Western painting in particular has long had the vocation to edify and instruct, as was the case with great religious painting or paintings depicting episodes from mythology. In this sense, I am not inventing anything, I am only reactivating one of the great vocations of painting. Even if it is no longer a question of teaching a religious or moral discourse, since the paintings are mainly concerned with invoking a critical, political and existential vision.

What advice do you have for those who want to become portrait artists and art aphorists? What kind of training should they receive in this regard?

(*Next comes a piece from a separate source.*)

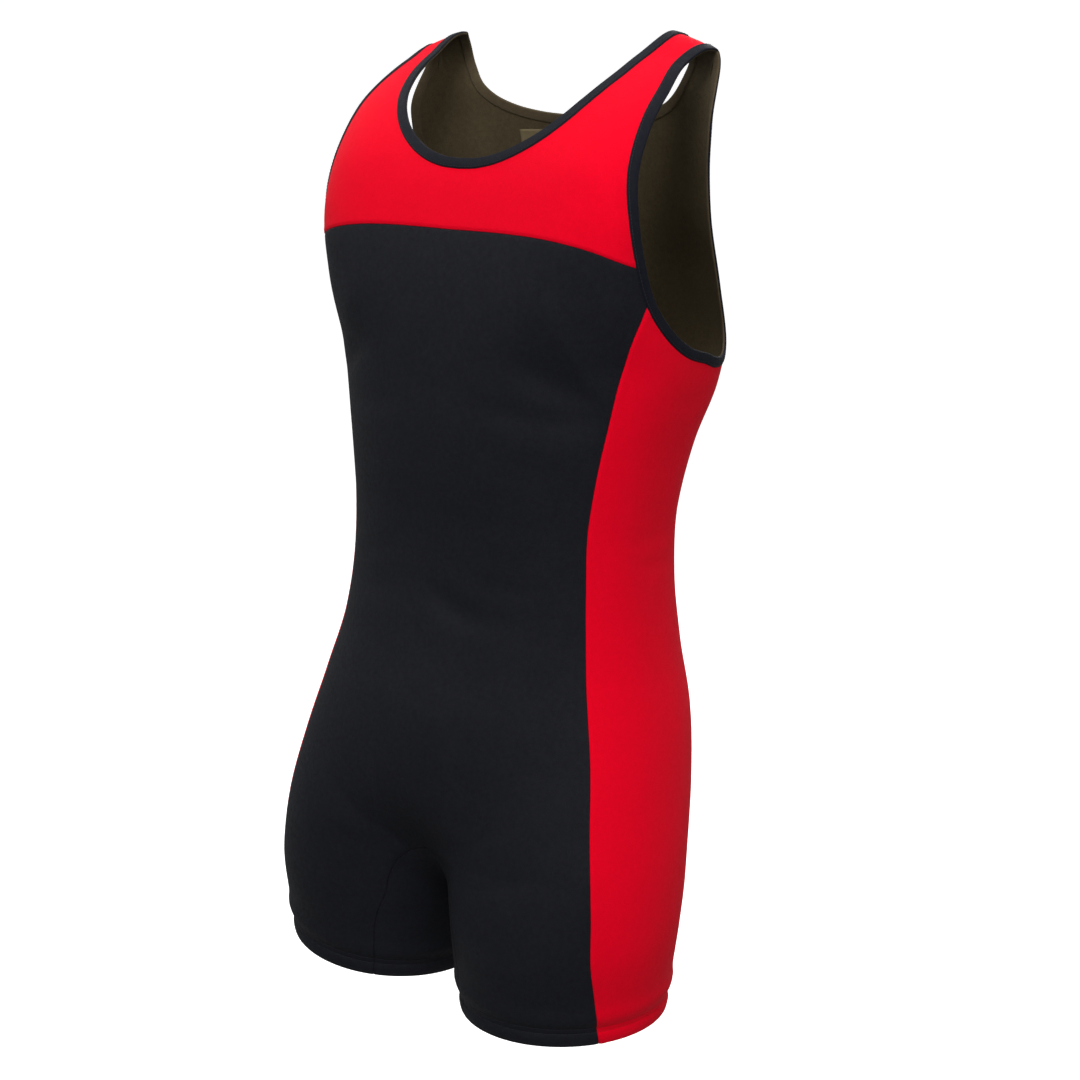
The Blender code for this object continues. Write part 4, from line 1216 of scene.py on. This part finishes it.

Today, painting is often either purely retinal or conceptual in the poor sense… I am making the same bet as the artists of the Renaissance… The painter is the equal of a thinker, he does not illustrate but interprets in the strong sense and he thinks about the world, politics, history, the past through his language, a pictorial language… He shows what it feels like to live, to exist, to know, to be in the world… how do we contemporaries live and inhabit the world… Several of my works have an existential but also political dimension because they engage values… A specific discourse on existence and life. And that is also why I do self-portraits… It is a desire to embody my words and my thoughts to the end… I think, I philosophize through painting… I show a vision, an interpretation, an exploration of a personal thought…

The only advice is therefore to think, to observe the great masters, to listen to the murmur of the world, of men. To not be afraid to embody one’s work and to affirm one’s being in the world. Living is a unique and short experience, and painting is one of the most beautiful ways to bear witness to what it feels like to live, to be a body in a moving and enigmatic world.